The credit agreement that supports our commercial paper program has capacity under the revolving credit facility
of $2.0 billion. The credit agreement has an accordion feature that provides Cintas the ability to request increases
to the borrowing commitments under the revolving credit facility of up to $500.0 million in the aggregate, subject
to customary conditions. The maturity date of the revolving credit facility is March 23, 2027. As of both May 31,
2024 and 2023, there was no commercial paper outstanding and no borrowings on our revolving credit facility.
Cintas’ debt agreements contain certain covenants.
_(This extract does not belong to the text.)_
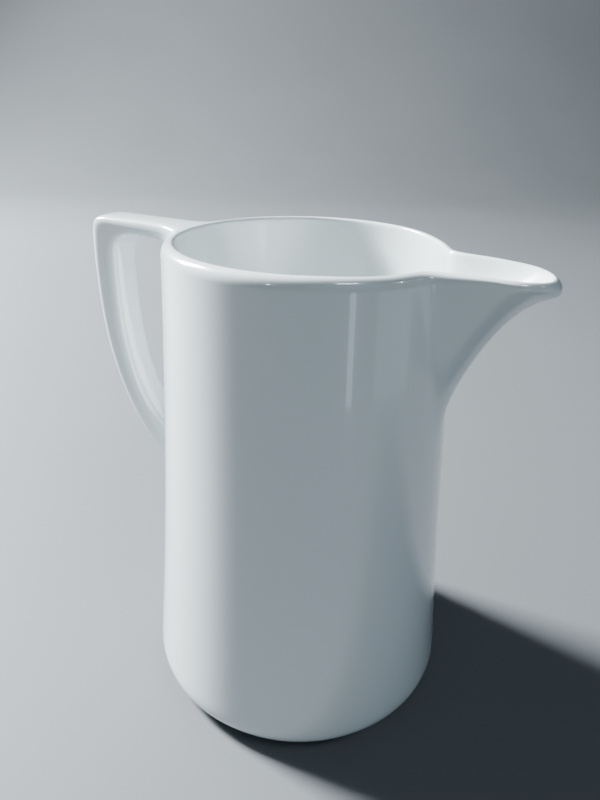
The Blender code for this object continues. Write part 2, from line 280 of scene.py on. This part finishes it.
# Rows from the rim down the inside to the middle of the floor.
INSIDE_RIM = [0.0035, 0.0075, 0.0120]
INSIDE_WALL = [0.171, 0.163, 0.155, 0.147, 0.139, 0.131, 0.120, 0.102, 0.082, 0.062, 0.042]
inner_edge = arc((WALL - RIM_INNER_EDGE, RIM_INNER_EDGE), RIM_INNER_EDGE, 270, 360, 2)[1:]
inner_rows = [rim_row(depth, inset) for inset, depth in inner_edge]
inner_rows += [rim_row(depth, WALL) for depth in INSIDE_RIM]
inner_rows += [wall_row(height, WALL) for height in INSIDE_WALL]
corner_height = FLOOR_HEIGHT + FLOOR_CORNER
corner_radius = wall_radius(corner_height) - WALL
floor_corner = arc((corner_radius - FLOOR_CORNER, corner_height), FLOOR_CORNER, 0, -90, 3)
inner_rows += [turned_row(*spot) for spot in floor_corner]
inner_rows.append(turned_row(FLOOR_MIDDLE, FLOOR_HEIGHT))

END_FACE_INSET = 0.8 * FLOOR_MIDDLE
skin = bmesh.new()
loops = [skin_loop(skin, row) for row in outer_rows + inner_rows]
for lower, upper in zip(loops, loops[1:]):
    bridge(skin, lower, upper)
for end in (loops[0], loops[-1]):
    middle = bmesh.ops.edgeloop_fill(skin, edges=loop_edges(skin, end))["faces"]
    bmesh.ops.inset_individual(skin, faces=middle, thickness=END_FACE_INSET)

# The handle, a level bar and a curved strap: smooth curves bound it in side view, and rounded sections
# stand along them, from the rim round to the wall.
handle_low, handle_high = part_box("handle")
HANDLE_REACH = AXIS_X - handle_low.x
HANDLE_TOP = handle_high.z
HANDLE_HALF_WIDTH = (handle_high.y - handle_low.y) / 2
BAR_THICKNESS = 0.0067
STRAP_THICKNESS = 0.0119
OUTSIDE_FOOT_HEIGHT = 0.0732
INSIDE_FOOT_HEIGHT = 0.0949
HANDLE_TOP_CORNER = 0.0045
HANDLE_TOP_SETBACK = 0.0007
FINGER_CORNER = 0.0095
BAR_TOP_ROUNDING = 0.0032
BAR_UNDER_ROUNDING = 0.0024
CORNER_ROUNDING = [0.0033, 0.0038, 0.0040, 0.0034, 0.0029]
STRAP_OUTER_ROUNDING = 0.0027
STRAP_INNER_ROUNDING = 0.0042
CROWN = 0.0001  # how far each outer and inner face falls from its middle to its rounded edges
CORNER_PULL = 0.19  # how far a rounded corner's middle point stands in from the sharp corner, per rounding
CORNER_STEPS = 4
CORNER_LEAN = 0.04  # the strap's outside leans out this much per length below the corner
CORNER_POINT = 0.0002  # the corner itself stands this far out
UNDER_SETBACK = 0.001  # the bar's sections lean, with their lower end this much nearer the wall
STRAP_LEAD = 0.06  # the outside curve's first share, which the corner's sections take up
JOINT_COLUMNS = 4  # the handle's openings are this many columns wide
JOINT_ROWS = 7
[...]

These covenants limit our ability to incur certain liens and
priority debt, to engage in sale-leaseback transactions and to merge, consolidate or sell all or substantially all of
Cintas’ assets. These covenants also require Cintas to maintain certain debt to consolidated earnings before
interest, taxes, depreciation and amortization (EBITDA) and interest coverage ratios. Cross-default provisions exist
between certain debt instruments. If a default of a significant covenant were to occur, the default could result in
an acceleration of the maturity of the indebtedness, impair liquidity and limit the ability to raise future capital.
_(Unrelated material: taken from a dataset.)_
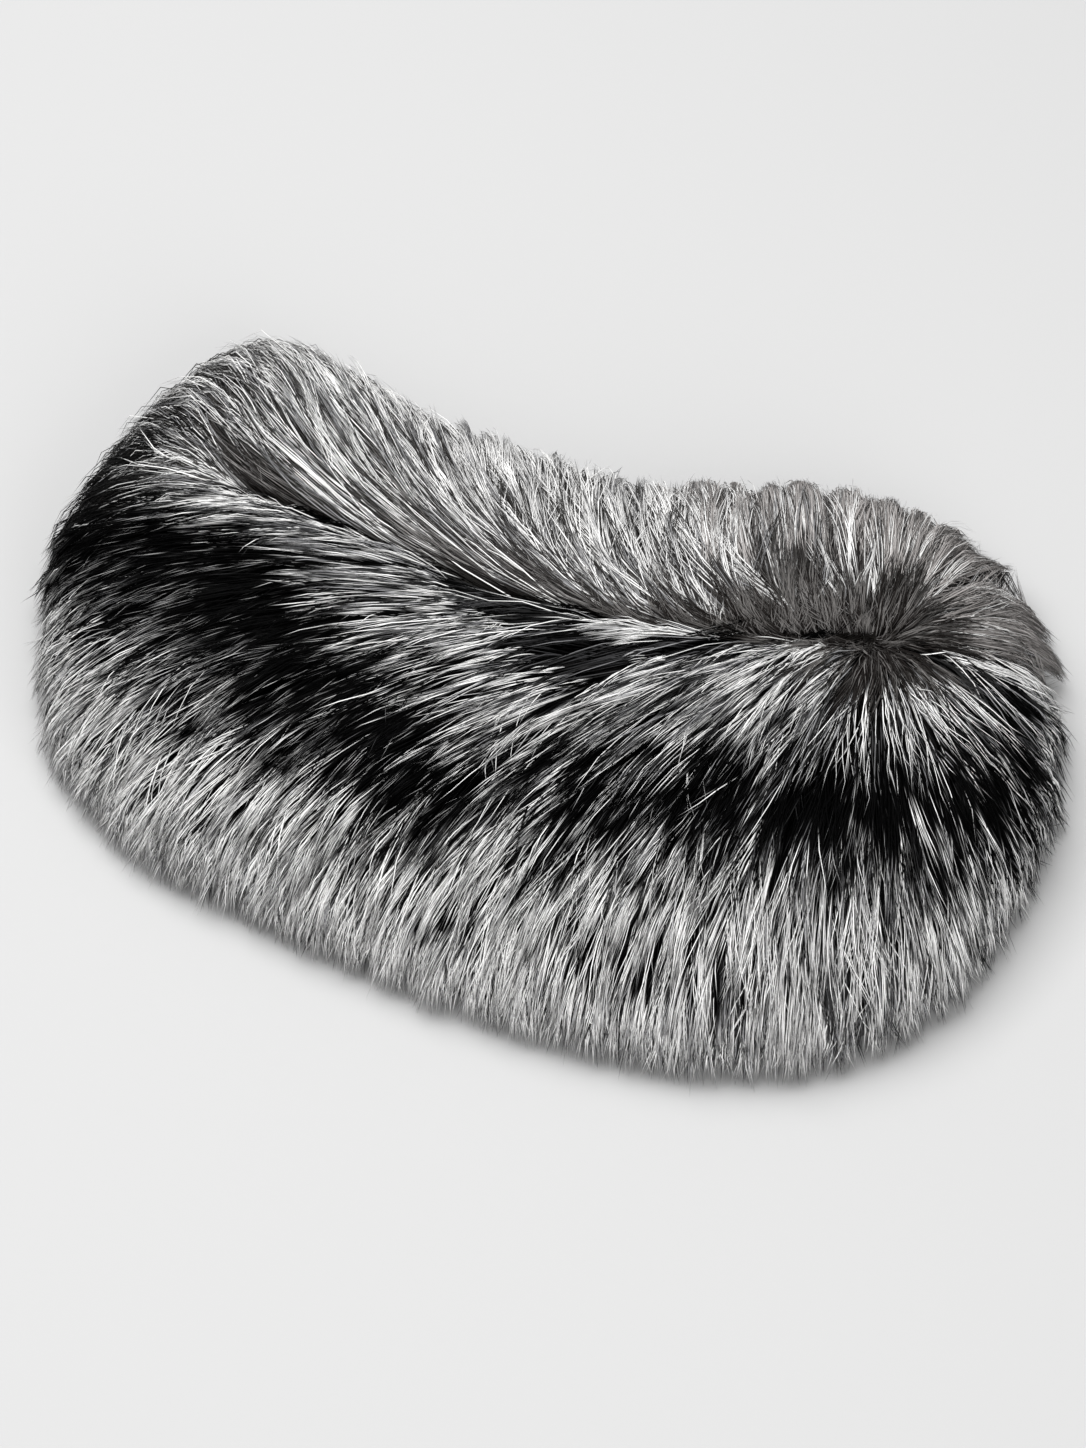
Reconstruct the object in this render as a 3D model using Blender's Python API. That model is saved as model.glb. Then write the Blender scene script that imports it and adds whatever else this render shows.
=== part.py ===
"""Silver fox collar wrap, laid open with its fur up.

Two leather panels are sewn edge to edge under a parting, and each carries a thick field of pile. The hair
leaves the parting in long curved rays and lands at the rim, so every surface is a function of two shares:
round, which goes once about the rim, and out, which runs along a ray from the parting (0) to the rim (1).
Metres, +Z up, the flat underside at z = 0.
"""

import bmesh
import bpy
import numpy as np

CM = 0.01

# Driving sizes
SKIN_THICKNESS = 0.0025
SEAM_GAP = 0.0003
SEAM_STEP = 0.00036  # the gap measured along Y, because the seam runs up to 30 degrees off X
HAIR_BEYOND_SKIN = 0.066  # the length of each ray that is hair alone, past the edge of the leather
RIM_THICKNESS = 0.004  # of the pile at its tips
SHOULDER = 2.25  # exponent of the pile's rounded section, 2 for an ellipse
CREASE_DEPTH = 0.013  # of the parting
CREASE_WIDTH = 0.014

# Locks of hair
LOCKS = 76  # about the whole rim
COLUMNS_PER_LOCK = 4
LOCK_RELIEF = 0.0022  # height of a lock over the gaps beside it
LOCK_ROOT = 0.035  # from the parting, where a lock has parted from its neighbours
STEP_RELIEF = 0.0048  # height of a tip over the lock that it covers
STEP_LENGTH = 0.058  # from one row of tips to the next
TUFT_REACH = 0.009  # how far a lock's tip stands past the gaps beside it at the rim
GAP_INSET = 0.003  # how far those gaps lie behind the rim of the table below
LOCK_SEED = 11

# Rows of faces from the parting to the rim
ROWS_FALL = 15
ROWS_NECK = 12
FIRST_ROW = 0.045  # share of the ray, within the crease

# The middle of the wrap in the coordinates of the two tables below, which are in centimetres
MIDDLE = (0.154, -0.229)

# The parting, from its left end to the whorl
PARTING = (
    # x, y, height
    (-13.2, 7.9, 7.3),
    (-8.7, 5.3, 7.8),
    (-2.8, 2.3, 8.0),
    (0.3, 1.05, 8.0),
    (4.8, 0.1, 8.0),
    (7.8, -0.2, 7.9),
    (11.6, -0.4, 7.8),
    (14.7, -0.4, 7.6),
)

# Rays of hair, anticlockwise from the left tip: where each leaves the parting (share of its width), where it
# meets the rim, and its compass direction at both ends (degrees, 0 is +X, 90 is +Y). The first and the one at
# RIGHT_RAY are straight and part the fall from the neck beyond the ends of the parting
RAYS = (
    # root, x, y, leaves, lands
    (0.00, -22.0, 7.9, 180, 180),
    (0.17, -22.4, 4.4, 176, 195),
    (0.33, -22.4, 1.2, 174, 207),
    (0.42, -21.9, -2.5, 177, 217),
    (0.50, -19.8, -5.8, 182, 228),
    (0.58, -17.1, -8.5, 188, 234),
    (0.70, -13.1, -10.9, 197, 238),
    (0.78, -8.7, -13.4, 208, 246),
    (0.90, -1.9, -16.7, 220, 254),
    (0.95, 2.6, -18.2, 228, 260),
    (0.99, 7.1, -19.2, 240, 265),
    (1.00, 13.7, -18.2, 266, 271),
    (1.00, 18.1, -15.0, 290, 288),
    (1.00, 20.8, -11.1, 308, 302),
    (1.00, 22.3, -7.0, 324, 318),
    (1.00, 22.7, -3.6, 340, 335),
    (1.00, 22.5, -0.4, 360, 360),
    (1.00, 21.9, 3.8, 377, 380),
    (1.00, 20.1, 7.6, 397, 402),
    (1.00, 17.6, 9.9, 425, 430),
    (0.99, 14.2, 11.1, 450, 450),
    (0.92, 11.5, 11.2, 475, 452),
    (0.87, 9.0, 11.0, 500, 455),
    (0.75, 4.0, 11.0, 520, 455),
    (0.63, 0.3, 12.5, 515, 457),
    (0.50, -4.2, 14.2, 502, 460),
    (0.39, -6.8, 15.7, 498, 465),
    (0.28, -9.2, 17.5, 495, 468),
    (0.16, -12.2, 19.1, 490, 475),
    (0.07, -14.4, 18.7, 490, 485),
    (0.02, -16.3, 17.2, 496, 500),
    (0.00, -18.3, 14.8, 513, 515),
    (0.00, -20.2, 11.6, 528, 530),
)
RIGHT_RAY = 16


def spline(table, at):
    """Rows of a table read at a fractional row number, on a Catmull-Rom curve that is held at both ends."""
    padded = np.vstack([2 * table[0] - table[1], table, 2 * table[-1] - table[-2]])
    row = np.clip(np.floor(at).astype(int), 0, len(table) - 2)
    t = (at - row)[..., None]
    a, b, c, d = (padded[row + k] for k in range(4))
    return 0.5 * (2 * b + (c - a) * t + (2 * a - 5 * b + 4 * c - d) * t**2 + (3 * b - a - 3 * c + d) * t**3)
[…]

Cintas was in compliance with all of the debt covenants for all periods presented.
Our access to the commercial paper and long-term debt markets has historically provided us with sources of
liquidity. We do not anticipate having difficulty in obtaining financing from those markets in the future based on
our favorable experiences in the debt markets in the recent past. Additionally, our ability to continue to access the
commercial paper and long-term debt markets on favorable interest rates and other terms will depend, to a
significant degree, on the ratings assigned by the credit rating agencies to our indebtedness. As of May 31, 2024,
our ratings were as follows:
Rating Agency
Outlook
Commercial
Paper
Long-term
Debt
Standard & Poor’s
Stable
A-2
A-
Moody’s Investors Service
Stable
P-2
A3
26
CINTAS CORPORATION

In the event that the ratings of our commercial paper or our outstanding long-term debt issues were substantially
lowered or withdrawn for any reason, or if the ratings assigned to any new issue of long-term debt securities were
significantly lower than those noted above, particularly if we no longer had investment grade ratings, our ability to
access the debt markets may be adversely affected. In addition, in such a case, our cost of funds for new issues of
commercial paper and long-term debt would be higher than our cost of funds would have been had the ratings of
those new issues been at or above the level of the ratings noted above. The rating agency ratings are not
recommendations to buy, sell or hold our commercial paper or debt securities. Each rating may be subject to
revision or withdrawal at any time by the assigning rating organization and should be evaluated independently of
any other rating. Moreover, each credit rating is specific to the security to which it applies.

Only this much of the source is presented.